Voyage spatio-temporel

À l'origine de la série, une distinction forte existe entre voyages dans l'espace et voyages dans le temps. Les premiers se font grâce à des vaisseaux spatiaux de type XB 27 et les seconds, les sauts temporels, passent par l'intermédiaire de portes temporelles prépositionnées en différents lieux terrestres (auberge d'Aurelaune, New York, Brasilia, Inverloch, etc.).

Mais cela interdit par définition les voyages dans le temps dans des univers inconnus des Terriens de Galaxity, du fait de l'inexistence de portes temporelles. Dans la première histoire courte, Le Grand Collectionneur, les auteurs simplifient les voyages spatio-temporels en dotant le SST - Service Spatio-Temporel - de vaisseaux de type XB 982 autorisant les voyages spatiaux et les sauts temporels combinés. Cela permet de développer des aventures sur des planètes autres que la Terre et d'ouvrir aux auteurs les univers sans limite de leur imagination.

Manipulation de la flèche du temps

Ce qui suit dévoile des moments clés de l’intrigue.

Jusqu'au diptyque Châtelet/Brooklyn, les différents albums montrent Valérian et Laureline sillonnant l'Univers d'aventure en aventure. Mais les auteurs se laissent prendre au piège de leur imagination. Dès la seconde planche de la deuxième aventure, La Cité des eaux mouvantes, publiée en 1968, ils inventent une situation qui leur posera plus tard un vrai problème de cohérence : un dépôt de bombes à hydrogène explose en 1986 près du pôle Nord, transformant radicalement l’aspect et l’organisation de la Terre. C’est sur ces ruines, pendant l'âge noir, que naîtra Galaxity après l'invention de la machine spatio-temporelle en 2314. Les auteurs ne s’imaginaient pas en 1968 faire vivre la série pendant encore 18 ans. Mais en 1980/1981, après la parution du diptyque Châtelet/Brooklyn, un des sommets de la série, il faut bien se rendre à l’évidence : Valérian agent spatio-temporel a un succès tel qu’il n’est pas question de mettre fin à la série ou de la continuer dans l’incohérence. Aucune explosion nucléaire, malgré la catastrophe de Tchernobyl, ne va ravager la Terre en 1986. Pierre Christin, fin connaisseur de science-fiction, s’attache alors dans le diptyque suivant, publié en 1983/1985, Inverloch/Hypsis, à surmonter l’incohérence. Il n'ignore pas que c'est malheureusement au prix d’un autre problème bien connu en science-fiction, le paradoxe du grand-père.
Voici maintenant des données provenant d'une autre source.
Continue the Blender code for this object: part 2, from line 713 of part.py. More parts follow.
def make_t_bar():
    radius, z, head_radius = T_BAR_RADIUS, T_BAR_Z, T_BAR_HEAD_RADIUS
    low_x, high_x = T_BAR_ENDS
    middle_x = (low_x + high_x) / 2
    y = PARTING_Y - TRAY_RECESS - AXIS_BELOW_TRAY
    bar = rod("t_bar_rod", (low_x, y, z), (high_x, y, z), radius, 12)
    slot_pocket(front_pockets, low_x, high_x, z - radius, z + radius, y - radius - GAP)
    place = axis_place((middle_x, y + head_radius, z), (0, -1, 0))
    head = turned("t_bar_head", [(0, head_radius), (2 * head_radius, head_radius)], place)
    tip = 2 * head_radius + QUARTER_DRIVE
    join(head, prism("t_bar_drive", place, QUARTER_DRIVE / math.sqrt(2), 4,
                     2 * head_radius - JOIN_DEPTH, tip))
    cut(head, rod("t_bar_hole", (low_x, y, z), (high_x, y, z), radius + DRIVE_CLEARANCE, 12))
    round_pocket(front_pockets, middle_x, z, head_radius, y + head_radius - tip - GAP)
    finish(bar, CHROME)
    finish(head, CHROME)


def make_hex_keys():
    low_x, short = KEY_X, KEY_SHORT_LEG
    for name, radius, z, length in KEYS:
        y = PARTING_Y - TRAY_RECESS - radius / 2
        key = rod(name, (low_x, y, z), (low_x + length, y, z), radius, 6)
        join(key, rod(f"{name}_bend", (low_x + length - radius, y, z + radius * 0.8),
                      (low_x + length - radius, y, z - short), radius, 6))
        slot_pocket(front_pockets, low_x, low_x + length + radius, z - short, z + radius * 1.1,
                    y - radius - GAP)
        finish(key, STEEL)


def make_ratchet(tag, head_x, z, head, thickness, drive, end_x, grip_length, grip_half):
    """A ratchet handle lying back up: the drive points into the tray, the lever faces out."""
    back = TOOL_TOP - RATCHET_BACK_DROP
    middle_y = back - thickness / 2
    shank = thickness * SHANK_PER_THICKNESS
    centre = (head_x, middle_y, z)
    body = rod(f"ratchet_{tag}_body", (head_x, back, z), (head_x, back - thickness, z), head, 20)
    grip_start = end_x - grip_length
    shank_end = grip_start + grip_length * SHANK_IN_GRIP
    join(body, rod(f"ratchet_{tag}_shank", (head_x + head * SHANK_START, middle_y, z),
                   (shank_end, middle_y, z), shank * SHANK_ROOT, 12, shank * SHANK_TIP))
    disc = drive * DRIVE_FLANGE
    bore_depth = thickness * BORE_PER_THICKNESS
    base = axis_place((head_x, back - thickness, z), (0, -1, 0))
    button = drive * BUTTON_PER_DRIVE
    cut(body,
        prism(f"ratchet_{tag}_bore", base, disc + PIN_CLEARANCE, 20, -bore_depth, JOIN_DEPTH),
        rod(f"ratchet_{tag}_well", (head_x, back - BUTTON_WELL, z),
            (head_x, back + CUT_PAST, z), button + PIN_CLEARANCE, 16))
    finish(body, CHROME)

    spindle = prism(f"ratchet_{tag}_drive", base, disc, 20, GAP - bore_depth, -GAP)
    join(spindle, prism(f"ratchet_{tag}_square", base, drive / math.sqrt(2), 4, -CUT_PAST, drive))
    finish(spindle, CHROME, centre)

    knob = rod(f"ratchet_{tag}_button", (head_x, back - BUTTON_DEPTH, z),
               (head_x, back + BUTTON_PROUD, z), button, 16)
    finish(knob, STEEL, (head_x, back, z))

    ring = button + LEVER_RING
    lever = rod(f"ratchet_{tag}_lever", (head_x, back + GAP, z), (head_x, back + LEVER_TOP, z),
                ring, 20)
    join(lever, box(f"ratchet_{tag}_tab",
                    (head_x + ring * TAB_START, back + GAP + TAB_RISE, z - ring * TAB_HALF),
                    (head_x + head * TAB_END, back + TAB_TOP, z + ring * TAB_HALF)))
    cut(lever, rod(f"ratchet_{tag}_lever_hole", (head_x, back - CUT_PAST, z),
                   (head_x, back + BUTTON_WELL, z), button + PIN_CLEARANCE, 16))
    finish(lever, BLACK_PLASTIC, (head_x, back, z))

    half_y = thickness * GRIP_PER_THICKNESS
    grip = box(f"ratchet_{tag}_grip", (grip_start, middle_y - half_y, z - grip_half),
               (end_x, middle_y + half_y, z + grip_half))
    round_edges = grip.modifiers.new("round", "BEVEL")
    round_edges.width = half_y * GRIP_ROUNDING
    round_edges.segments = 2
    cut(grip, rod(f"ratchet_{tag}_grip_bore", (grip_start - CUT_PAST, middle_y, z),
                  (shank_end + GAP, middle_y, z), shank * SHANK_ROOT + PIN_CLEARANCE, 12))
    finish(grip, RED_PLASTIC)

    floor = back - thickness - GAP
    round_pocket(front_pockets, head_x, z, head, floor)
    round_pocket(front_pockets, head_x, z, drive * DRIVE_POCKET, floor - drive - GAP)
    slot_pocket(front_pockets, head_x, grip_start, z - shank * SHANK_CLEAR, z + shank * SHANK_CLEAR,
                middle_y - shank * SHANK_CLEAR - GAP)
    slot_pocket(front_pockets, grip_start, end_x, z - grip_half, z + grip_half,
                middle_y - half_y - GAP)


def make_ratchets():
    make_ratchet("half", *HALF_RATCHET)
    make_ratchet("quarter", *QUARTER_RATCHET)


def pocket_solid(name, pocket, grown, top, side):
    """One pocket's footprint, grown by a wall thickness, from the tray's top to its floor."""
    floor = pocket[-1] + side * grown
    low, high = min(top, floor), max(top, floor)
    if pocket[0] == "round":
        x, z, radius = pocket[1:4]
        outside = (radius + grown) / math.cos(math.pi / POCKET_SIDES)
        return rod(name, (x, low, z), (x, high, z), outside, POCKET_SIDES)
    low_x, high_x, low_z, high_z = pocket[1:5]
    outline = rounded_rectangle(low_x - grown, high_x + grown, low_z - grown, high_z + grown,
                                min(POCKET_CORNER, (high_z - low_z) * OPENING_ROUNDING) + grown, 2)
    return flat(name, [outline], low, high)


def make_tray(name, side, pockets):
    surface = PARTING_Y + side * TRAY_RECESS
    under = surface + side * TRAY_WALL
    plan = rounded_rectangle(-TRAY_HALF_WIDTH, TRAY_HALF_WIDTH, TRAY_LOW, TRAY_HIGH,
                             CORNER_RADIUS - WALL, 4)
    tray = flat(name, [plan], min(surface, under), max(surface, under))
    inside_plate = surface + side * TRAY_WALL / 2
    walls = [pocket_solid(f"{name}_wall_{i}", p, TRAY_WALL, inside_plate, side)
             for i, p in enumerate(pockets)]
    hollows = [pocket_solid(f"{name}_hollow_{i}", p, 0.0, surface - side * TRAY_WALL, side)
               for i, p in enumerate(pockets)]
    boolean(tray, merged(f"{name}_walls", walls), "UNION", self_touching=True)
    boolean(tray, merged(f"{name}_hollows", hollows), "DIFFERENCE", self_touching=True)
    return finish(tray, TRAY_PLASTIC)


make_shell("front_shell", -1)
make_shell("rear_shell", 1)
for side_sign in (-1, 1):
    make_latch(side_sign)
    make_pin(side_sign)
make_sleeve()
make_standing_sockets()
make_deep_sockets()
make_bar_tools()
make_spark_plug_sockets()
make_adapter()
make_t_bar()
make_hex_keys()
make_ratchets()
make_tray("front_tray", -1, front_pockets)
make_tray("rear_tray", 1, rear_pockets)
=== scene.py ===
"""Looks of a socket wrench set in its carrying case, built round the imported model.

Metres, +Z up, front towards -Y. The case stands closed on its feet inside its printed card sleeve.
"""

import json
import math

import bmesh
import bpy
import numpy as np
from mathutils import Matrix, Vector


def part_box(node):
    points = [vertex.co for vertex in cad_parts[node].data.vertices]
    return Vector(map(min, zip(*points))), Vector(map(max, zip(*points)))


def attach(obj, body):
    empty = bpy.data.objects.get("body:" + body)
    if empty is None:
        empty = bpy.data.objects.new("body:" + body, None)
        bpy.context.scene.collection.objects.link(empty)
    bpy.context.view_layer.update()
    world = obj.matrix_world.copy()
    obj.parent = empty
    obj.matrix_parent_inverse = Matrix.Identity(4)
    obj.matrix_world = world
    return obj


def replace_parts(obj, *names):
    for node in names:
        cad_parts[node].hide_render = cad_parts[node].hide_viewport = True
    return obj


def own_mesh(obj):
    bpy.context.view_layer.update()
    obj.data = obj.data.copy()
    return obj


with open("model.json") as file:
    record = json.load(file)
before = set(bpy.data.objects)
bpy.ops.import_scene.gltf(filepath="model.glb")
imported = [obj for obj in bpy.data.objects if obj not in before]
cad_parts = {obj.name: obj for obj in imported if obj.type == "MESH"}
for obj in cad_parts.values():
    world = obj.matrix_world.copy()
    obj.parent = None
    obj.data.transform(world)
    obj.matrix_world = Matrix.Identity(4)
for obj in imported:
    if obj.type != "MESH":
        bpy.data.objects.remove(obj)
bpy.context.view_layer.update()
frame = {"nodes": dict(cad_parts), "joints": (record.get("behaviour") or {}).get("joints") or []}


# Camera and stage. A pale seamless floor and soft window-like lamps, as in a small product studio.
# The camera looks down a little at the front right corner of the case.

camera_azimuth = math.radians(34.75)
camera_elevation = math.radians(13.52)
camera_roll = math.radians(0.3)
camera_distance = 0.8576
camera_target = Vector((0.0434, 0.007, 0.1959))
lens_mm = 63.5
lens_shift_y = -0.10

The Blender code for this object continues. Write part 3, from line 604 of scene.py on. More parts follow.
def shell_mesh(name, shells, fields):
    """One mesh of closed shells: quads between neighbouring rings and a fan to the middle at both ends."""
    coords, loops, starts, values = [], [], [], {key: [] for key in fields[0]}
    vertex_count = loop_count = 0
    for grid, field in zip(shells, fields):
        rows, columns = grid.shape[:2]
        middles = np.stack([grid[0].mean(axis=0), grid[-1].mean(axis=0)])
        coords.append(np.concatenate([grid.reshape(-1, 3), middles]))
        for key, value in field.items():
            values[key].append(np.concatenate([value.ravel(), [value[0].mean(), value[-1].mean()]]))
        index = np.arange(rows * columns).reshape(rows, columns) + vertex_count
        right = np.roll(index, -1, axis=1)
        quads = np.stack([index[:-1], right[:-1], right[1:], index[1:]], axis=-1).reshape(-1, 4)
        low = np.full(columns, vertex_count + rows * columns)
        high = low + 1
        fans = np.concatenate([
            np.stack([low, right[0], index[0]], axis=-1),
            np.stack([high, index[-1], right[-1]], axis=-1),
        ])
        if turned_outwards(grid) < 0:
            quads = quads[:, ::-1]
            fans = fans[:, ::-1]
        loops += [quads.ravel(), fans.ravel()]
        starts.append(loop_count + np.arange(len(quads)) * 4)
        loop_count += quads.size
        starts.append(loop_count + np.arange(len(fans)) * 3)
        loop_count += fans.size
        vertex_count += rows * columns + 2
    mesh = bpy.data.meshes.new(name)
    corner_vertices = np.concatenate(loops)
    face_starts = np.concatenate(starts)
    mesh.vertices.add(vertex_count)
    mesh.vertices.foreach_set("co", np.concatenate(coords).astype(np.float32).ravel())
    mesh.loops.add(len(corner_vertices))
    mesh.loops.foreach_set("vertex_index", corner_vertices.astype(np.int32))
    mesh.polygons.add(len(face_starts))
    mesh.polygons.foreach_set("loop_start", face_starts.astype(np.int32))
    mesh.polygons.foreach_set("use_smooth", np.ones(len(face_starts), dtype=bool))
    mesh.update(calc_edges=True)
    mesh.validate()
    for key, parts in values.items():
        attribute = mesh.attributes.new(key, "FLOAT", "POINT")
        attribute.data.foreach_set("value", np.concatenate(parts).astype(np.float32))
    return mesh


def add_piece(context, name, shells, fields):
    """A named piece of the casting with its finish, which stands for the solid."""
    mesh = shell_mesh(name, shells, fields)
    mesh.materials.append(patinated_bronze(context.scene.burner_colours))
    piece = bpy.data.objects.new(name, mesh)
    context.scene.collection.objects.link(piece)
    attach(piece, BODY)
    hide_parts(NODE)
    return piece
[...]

Si, en remontant dans le passé, on tue son grand-père avant qu’il n'ait procréé, on n’a donc pas de père. Si on n'a pas de père on ne peut donc pas exister et si on n’existe pas, on ne peut pas tuer son grand-père. Autrement dit, en changeant le passé, on détruit le présent et rend impossible le futur : c'est le principe de causalité du paradoxe temporel.

Dans Les Foudres d'Hypsis, venant de 3152, le Superintendant du Service Spatio-Temporel, aidé de Valérian et Laureline, empêche, en 1985, l’explosion nucléaire qui devait désorganiser la Terre l'année suivante. Ils détruisent le futur de la planète, donc rendent impossible l'émergence de Galaxity qui s’est construite sur les ruines de la période noire de celle-ci. Si Galaxity n'a pu se construire pendant l'âge noir, la machine spatio-temporelle n'a pu être inventée en 2314 et Galaxity n'existe pas en 3152. Valérian ne peut donc exister dans ce siècle, ni dans aucun autre d’ailleurs, à la différence de Laureline qui, elle, vient du XIe siècle, donc bien avant la période noire. Si Valérian ne peut exister dans aucun siècle, comment justifier la série ? Heureusement, les Shingouz négocient avec le Fils de la Trinité d’Hypsis le retour de Valérian et Laureline au XXe siècle avec leur astronef, autorisant ainsi la poursuite des voyages spatio-temporels et permettant aussi à la saga de renouer avec le parti pris du départ et la continuation de la série.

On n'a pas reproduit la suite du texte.